A droite, le lion, symbole de force et les liens qui devraient unir les habitants de la ville

.
Des sculptures agrémentent les angles des cloisons. Il y a aussi des peintures murales décoratives et délicates dues au talent de Jean Zaccheo dont la famille a laissé de nombreuses oeuvres dans notre province. Deux grandes toiles murales ne passent pas inaperçues. Elle ont été peintes par Jean-Paul Laurens auquel le Panthéon et l'Hôtel de Ville de Paris doivent aussi certaines compositions. La première des ses peintures stéphanoises représente l'entrée de François Ier à Montbrison en 1536. La seconde représente le peuple stéphanois qui marche dans une longue « procession ». En arrière fond, une ville rouge hérissée de cheminées fumantes et de chevalements.
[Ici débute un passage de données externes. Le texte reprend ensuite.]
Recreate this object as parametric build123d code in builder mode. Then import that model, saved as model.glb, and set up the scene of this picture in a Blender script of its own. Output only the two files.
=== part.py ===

On pense bien sûr à Saint-Etienne, bien que rien, dans cette représentation, ne permet d' identifier clairement la cité.
.

.
Ici se réunissent les élus du Conseil général
.

.
Direction ensuite la salle du Conseil général où nous attend une autre surprise. Le plafond est revêtu d'un décor caractéristique de la seconde moitié du XIXe siècle, redécouvert dans les années 80. Il figure 31 blasons de communes foréziennes : Saint-Etienne, Montbrison, Roanne, St-Just-en-Chevalet, Boen, Feurs, etc. On remarque aussi le décor de feuilles d'acacia et de houx symbolisant la force et la persistance.
.Au terme de notre visite, nous espérons grâce à ce petit article avoir levé un coin du voile et avoir donné l'envie à tous d'aller visiter ce lieu superbe, quoique méconnu du grand public, lors de la prochaine édition des J.E.P.